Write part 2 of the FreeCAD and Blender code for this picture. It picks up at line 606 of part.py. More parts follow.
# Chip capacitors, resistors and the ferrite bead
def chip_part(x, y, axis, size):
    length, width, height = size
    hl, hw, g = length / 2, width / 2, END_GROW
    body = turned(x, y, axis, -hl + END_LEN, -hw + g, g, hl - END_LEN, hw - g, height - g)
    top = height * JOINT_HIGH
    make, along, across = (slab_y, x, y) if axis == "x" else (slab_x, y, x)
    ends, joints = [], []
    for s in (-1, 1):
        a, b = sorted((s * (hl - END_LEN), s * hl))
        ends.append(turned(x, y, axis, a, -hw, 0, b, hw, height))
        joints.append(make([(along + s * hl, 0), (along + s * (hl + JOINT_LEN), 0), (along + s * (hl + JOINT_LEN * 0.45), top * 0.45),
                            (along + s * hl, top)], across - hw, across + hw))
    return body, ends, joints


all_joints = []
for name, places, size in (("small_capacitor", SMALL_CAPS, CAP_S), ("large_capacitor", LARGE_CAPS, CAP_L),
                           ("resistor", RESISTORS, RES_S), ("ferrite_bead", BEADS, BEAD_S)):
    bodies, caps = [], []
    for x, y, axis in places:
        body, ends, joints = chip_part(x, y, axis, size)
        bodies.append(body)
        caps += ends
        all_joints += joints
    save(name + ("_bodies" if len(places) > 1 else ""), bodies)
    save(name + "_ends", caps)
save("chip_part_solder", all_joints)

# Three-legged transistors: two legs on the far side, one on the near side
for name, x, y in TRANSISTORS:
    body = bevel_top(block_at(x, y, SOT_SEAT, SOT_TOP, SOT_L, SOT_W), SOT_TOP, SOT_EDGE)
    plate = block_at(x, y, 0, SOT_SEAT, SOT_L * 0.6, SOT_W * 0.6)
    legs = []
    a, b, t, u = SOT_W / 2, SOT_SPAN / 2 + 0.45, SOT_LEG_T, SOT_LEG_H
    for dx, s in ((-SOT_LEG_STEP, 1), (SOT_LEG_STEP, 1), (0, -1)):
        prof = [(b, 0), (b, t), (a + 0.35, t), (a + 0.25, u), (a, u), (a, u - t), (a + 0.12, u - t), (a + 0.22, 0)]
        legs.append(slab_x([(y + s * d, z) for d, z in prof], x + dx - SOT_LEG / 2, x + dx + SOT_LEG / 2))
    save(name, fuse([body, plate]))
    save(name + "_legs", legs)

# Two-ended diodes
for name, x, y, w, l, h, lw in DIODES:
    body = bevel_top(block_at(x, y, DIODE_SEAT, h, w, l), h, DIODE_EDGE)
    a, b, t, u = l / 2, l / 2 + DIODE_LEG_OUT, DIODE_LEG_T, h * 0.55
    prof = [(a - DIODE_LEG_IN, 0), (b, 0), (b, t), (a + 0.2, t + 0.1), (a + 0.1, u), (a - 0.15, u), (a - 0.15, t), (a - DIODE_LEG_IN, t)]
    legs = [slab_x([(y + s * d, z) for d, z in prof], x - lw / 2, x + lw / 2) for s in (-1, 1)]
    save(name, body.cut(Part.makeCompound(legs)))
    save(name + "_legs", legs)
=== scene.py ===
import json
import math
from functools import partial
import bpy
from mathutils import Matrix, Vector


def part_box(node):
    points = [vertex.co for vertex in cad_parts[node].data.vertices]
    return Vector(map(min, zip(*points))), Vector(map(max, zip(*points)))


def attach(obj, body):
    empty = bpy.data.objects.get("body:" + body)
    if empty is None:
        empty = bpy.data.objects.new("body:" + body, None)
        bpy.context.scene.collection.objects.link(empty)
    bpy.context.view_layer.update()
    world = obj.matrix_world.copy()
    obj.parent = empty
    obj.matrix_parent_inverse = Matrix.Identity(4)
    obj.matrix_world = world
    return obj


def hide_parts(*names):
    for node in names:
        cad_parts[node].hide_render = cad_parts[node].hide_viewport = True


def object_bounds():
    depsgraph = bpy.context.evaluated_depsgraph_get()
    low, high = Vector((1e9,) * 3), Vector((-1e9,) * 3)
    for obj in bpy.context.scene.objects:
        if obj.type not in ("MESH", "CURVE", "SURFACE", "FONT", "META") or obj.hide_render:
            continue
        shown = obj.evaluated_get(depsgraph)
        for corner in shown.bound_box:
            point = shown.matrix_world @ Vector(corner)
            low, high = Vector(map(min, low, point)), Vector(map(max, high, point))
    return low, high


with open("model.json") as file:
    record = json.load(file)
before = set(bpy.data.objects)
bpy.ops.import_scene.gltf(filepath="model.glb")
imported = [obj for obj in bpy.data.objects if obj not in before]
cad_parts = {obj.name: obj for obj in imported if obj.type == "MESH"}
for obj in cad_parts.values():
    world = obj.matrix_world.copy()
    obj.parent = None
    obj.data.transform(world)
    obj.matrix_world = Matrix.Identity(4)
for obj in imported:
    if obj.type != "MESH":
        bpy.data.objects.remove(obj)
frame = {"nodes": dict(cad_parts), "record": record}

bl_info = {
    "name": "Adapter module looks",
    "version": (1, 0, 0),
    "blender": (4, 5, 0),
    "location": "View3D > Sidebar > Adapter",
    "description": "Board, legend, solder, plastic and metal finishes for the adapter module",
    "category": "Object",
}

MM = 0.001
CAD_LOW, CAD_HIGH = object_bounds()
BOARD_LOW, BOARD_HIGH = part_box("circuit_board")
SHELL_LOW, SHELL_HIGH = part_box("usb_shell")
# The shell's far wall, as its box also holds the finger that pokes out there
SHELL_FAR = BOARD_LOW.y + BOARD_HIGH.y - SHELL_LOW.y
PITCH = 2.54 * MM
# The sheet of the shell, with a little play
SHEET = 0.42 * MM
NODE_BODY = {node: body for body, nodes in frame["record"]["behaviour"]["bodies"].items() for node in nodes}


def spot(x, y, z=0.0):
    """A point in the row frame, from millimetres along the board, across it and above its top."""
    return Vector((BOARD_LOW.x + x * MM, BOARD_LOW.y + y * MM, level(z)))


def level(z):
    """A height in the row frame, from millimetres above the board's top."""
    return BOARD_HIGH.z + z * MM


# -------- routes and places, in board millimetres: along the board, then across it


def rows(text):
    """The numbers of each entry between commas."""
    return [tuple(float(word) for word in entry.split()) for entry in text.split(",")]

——

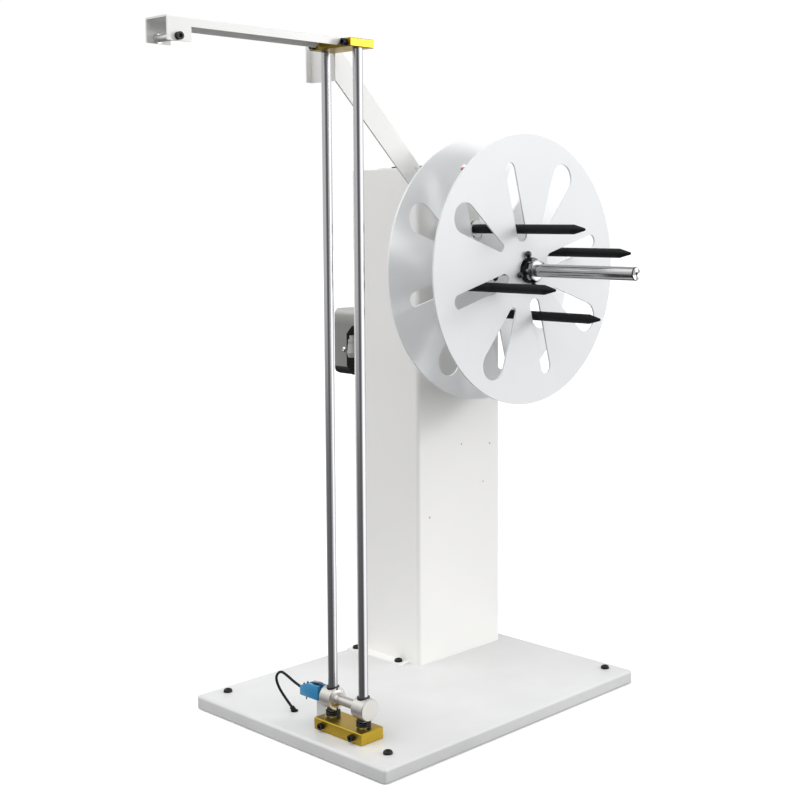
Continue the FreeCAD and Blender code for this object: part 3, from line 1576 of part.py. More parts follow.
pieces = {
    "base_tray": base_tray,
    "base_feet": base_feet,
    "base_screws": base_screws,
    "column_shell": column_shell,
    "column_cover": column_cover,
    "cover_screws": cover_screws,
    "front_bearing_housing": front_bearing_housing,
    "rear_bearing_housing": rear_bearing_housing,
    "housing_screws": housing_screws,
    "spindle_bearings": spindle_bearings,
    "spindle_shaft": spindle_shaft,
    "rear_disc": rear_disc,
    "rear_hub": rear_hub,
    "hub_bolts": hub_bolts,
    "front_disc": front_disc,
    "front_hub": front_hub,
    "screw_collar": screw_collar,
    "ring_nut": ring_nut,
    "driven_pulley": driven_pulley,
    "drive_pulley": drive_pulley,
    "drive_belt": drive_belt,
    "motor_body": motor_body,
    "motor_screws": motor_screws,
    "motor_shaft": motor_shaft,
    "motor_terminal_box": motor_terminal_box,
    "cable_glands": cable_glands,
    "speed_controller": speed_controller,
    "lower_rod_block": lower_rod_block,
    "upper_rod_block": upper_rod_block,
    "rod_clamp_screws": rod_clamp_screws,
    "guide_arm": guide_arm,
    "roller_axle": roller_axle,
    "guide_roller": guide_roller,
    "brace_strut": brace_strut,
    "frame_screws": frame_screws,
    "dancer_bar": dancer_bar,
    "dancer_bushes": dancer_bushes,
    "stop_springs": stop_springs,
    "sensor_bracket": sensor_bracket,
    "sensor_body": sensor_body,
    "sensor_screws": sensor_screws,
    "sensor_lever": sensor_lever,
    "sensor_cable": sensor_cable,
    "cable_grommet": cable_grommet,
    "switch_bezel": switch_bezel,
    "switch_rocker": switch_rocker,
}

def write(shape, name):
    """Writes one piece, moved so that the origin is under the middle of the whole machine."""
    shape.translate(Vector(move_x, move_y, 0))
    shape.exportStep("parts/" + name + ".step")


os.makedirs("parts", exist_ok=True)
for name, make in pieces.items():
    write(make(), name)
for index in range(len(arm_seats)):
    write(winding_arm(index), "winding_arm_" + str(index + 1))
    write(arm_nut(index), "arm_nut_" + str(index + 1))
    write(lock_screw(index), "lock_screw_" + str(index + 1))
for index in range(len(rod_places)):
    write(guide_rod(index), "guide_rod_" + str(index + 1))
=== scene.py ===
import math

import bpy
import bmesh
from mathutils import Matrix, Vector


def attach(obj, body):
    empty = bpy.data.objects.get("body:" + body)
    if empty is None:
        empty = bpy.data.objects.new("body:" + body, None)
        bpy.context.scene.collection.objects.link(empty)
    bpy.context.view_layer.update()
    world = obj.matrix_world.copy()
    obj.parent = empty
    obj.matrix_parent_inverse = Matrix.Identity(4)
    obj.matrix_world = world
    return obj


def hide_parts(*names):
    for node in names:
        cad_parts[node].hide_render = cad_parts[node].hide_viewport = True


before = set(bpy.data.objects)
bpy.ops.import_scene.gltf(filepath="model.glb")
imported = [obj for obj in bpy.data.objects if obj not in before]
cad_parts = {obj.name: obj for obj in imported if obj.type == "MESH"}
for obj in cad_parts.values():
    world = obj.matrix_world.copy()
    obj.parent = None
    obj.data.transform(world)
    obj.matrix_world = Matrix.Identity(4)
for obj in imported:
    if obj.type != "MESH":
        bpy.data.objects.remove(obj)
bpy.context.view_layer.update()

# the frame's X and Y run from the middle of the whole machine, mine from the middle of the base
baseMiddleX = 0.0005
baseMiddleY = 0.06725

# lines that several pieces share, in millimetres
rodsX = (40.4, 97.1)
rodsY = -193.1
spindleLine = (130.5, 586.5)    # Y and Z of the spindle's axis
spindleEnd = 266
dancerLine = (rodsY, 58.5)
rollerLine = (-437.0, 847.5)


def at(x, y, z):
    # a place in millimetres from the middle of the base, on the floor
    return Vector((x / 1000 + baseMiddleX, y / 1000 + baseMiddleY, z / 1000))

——

**Problem requirements:** From the records above, copy out the line with "Write part 2", the line with "return body, ends, joints", and every line between them, word for word.

**Output of the exercise:**
Write part 2 of the FreeCAD and Blender code for this picture. It picks up at line 606 of part.py. More parts follow.
# Chip capacitors, resistors and the ferrite bead
def chip_part(x, y, axis, size):
    length, width, height = size
    hl, hw, g = length / 2, width / 2, END_GROW
    body = turned(x, y, axis, -hl + END_LEN, -hw + g, g, hl - END_LEN, hw - g, height - g)
    top = height * JOINT_HIGH
    make, along, across = (slab_y, x, y) if axis == "x" else (slab_x, y, x)
    ends, joints = [], []
    for s in (-1, 1):
        a, b = sorted((s * (hl - END_LEN), s * hl))
        ends.append(turned(x, y, axis, a, -hw, 0, b, hw, height))
        joints.append(make([(along + s * hl, 0), (along + s * (hl + JOINT_LEN), 0), (along + s * (hl + JOINT_LEN * 0.45), top * 0.45),
                            (along + s * hl, top)], across - hw, across + hw))
    return body, ends, joints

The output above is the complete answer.